■ **What needs to be done**:
Everything from the line that holds "for node in" through the end of the data below should be output exactly, both ends included.
# START OF Material provided
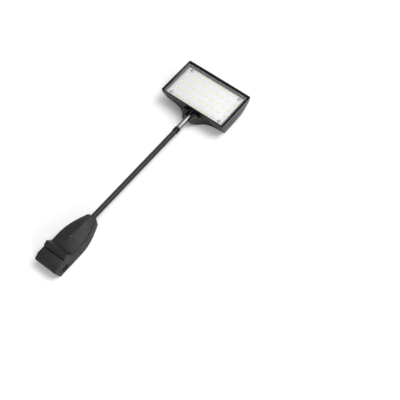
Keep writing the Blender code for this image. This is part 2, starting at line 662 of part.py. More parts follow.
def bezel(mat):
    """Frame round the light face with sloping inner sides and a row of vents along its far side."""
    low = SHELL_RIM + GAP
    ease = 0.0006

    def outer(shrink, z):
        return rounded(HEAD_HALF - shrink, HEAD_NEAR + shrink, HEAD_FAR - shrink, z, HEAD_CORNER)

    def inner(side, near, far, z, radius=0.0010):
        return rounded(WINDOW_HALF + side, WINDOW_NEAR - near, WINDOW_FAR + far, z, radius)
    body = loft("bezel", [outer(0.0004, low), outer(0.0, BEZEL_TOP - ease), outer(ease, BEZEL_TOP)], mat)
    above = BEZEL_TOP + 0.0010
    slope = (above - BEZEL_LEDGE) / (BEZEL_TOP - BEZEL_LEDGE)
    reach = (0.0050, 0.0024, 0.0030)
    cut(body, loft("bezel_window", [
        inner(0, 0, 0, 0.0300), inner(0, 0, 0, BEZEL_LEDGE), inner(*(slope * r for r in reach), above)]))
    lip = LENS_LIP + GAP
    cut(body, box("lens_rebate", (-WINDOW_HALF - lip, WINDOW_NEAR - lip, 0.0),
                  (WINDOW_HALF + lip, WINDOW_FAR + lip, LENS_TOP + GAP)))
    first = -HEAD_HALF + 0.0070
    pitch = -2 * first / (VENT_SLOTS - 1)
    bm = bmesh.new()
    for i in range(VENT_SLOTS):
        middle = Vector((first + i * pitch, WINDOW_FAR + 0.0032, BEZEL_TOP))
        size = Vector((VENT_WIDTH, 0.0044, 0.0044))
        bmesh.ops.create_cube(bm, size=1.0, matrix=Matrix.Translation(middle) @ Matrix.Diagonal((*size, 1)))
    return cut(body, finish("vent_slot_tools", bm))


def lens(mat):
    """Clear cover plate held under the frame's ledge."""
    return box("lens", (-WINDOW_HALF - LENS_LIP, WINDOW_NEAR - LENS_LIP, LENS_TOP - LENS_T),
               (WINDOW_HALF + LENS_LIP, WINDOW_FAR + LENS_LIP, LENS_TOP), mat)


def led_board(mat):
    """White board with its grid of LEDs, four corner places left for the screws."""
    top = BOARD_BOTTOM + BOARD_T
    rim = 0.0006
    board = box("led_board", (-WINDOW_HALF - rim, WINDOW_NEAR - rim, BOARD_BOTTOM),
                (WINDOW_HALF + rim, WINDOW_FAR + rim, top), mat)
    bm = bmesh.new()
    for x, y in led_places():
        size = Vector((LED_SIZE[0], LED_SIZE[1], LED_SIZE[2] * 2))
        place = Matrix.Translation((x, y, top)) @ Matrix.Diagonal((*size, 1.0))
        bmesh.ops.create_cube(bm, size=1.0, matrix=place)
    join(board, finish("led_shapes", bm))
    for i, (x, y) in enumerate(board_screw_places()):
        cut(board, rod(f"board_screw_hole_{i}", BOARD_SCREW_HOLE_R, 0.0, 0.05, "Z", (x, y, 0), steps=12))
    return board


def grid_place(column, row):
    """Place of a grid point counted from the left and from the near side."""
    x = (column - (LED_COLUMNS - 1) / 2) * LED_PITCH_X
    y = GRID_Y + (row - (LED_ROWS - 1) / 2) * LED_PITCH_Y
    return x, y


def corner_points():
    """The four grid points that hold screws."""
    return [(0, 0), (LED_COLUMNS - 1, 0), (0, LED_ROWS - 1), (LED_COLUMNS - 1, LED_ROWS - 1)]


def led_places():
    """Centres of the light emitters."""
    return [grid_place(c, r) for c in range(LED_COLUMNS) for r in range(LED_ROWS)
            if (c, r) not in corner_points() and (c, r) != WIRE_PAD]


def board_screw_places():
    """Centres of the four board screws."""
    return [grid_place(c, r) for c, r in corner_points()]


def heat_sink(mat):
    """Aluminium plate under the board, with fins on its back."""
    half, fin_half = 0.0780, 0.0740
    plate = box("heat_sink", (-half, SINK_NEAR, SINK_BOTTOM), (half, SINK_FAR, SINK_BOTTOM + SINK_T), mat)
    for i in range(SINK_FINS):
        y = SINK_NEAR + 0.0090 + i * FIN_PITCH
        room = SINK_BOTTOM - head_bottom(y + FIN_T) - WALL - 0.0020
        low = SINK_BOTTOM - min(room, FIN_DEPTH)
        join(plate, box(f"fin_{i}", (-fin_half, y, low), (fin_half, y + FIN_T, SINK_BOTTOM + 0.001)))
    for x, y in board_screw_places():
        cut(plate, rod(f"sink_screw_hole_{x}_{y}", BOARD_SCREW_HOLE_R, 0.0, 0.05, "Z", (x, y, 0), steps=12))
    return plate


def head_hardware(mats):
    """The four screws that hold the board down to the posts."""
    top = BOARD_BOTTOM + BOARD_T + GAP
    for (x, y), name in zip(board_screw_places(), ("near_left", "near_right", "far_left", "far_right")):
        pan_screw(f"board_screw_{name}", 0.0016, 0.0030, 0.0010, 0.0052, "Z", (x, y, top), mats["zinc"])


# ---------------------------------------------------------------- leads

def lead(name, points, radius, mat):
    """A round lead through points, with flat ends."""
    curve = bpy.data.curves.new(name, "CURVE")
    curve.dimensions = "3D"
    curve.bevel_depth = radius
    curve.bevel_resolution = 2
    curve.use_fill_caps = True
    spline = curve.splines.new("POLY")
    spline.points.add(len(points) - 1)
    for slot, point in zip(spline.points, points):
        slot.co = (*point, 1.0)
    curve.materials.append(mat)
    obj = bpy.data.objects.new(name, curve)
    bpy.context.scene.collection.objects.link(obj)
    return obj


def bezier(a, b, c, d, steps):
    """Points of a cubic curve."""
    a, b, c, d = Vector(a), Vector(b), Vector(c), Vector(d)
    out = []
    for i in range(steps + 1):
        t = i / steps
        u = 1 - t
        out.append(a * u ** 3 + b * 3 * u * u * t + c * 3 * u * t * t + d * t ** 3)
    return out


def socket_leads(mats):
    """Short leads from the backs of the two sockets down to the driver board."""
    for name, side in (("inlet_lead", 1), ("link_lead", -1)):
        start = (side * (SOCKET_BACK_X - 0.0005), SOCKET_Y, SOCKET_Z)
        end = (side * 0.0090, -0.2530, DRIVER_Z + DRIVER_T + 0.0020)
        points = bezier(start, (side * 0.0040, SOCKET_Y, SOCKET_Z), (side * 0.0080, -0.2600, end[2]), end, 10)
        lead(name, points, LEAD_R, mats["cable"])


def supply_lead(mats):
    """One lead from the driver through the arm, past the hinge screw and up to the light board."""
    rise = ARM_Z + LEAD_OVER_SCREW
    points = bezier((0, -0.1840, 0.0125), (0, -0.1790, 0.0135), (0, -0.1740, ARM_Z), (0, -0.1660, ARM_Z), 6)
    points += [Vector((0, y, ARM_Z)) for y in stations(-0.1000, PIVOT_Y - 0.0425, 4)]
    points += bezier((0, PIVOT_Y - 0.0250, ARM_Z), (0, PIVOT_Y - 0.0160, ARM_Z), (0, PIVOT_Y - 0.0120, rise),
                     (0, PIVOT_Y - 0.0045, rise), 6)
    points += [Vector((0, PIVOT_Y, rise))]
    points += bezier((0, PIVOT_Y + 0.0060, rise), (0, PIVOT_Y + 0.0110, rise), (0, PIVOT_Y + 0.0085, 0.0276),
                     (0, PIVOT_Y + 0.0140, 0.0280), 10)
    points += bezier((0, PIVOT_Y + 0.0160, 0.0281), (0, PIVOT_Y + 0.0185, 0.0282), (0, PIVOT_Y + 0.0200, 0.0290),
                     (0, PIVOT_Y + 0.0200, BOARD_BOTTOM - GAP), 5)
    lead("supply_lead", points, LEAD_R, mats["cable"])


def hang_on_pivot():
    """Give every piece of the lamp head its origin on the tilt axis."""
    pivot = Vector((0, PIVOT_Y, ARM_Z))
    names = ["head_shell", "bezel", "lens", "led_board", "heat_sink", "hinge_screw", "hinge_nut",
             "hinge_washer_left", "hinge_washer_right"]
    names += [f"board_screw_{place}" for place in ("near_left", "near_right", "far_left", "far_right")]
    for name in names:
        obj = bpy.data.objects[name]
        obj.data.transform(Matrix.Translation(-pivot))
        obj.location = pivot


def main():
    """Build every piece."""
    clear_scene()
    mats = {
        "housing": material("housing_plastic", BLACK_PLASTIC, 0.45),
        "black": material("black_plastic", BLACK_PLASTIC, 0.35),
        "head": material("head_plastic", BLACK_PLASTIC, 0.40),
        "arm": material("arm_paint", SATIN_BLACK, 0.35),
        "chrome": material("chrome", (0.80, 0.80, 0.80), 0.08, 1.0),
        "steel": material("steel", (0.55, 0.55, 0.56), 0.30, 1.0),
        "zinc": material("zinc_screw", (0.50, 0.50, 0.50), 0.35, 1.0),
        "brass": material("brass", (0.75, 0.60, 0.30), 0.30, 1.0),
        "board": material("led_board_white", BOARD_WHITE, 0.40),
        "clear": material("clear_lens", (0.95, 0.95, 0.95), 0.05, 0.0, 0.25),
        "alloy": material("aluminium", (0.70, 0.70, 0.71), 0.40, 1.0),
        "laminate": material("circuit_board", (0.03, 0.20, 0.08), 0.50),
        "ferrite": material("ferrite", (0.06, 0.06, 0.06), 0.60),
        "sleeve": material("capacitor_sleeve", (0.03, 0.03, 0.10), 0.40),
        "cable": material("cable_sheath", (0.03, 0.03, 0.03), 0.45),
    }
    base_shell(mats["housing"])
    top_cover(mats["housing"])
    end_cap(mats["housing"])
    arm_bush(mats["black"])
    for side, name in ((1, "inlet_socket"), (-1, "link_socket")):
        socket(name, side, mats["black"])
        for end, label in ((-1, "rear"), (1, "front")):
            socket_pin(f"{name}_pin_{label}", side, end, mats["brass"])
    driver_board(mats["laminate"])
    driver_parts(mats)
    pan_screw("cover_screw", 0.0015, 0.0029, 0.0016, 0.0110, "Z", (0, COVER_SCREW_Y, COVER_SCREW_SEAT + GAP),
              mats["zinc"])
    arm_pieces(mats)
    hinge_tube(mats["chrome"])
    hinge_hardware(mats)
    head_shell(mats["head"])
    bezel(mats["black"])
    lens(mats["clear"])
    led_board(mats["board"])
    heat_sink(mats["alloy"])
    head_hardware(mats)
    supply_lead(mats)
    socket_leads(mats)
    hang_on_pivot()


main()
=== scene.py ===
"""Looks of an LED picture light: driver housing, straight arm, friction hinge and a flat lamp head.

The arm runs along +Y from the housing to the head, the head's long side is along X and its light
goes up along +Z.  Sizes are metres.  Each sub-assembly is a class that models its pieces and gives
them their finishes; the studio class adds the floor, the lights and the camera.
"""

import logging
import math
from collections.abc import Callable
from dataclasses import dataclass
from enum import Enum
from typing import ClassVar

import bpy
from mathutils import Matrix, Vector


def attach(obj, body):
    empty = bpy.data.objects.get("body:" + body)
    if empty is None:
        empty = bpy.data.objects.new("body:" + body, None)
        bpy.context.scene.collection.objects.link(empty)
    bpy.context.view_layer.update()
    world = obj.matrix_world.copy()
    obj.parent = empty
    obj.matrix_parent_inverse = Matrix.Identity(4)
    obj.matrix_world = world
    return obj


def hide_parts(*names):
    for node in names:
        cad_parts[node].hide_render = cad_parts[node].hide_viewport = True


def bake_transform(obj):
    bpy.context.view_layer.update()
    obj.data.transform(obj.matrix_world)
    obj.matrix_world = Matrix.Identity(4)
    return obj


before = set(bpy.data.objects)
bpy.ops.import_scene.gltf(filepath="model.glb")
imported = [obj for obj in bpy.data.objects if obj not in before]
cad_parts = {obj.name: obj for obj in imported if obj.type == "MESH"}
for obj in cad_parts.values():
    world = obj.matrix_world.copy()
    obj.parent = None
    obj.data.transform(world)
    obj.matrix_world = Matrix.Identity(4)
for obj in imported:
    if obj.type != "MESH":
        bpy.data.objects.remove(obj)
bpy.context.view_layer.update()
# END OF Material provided
■ **Reply**:
    for node in names:
        cad_parts[node].hide_render = cad_parts[node].hide_viewport = True


def bake_transform(obj):
    bpy.context.view_layer.update()
    obj.data.transform(obj.matrix_world)
    obj.matrix_world = Matrix.Identity(4)
    return obj


before = set(bpy.data.objects)
bpy.ops.import_scene.gltf(filepath="model.glb")
imported = [obj for obj in bpy.data.objects if obj not in before]
cad_parts = {obj.name: obj for obj in imported if obj.type == "MESH"}
for obj in cad_parts.values():
    world = obj.matrix_world.copy()
    obj.parent = None
    obj.data.transform(world)
    obj.matrix_world = Matrix.Identity(4)
for obj in imported:
    if obj.type != "MESH":
        bpy.data.objects.remove(obj)
bpy.context.view_layer.update()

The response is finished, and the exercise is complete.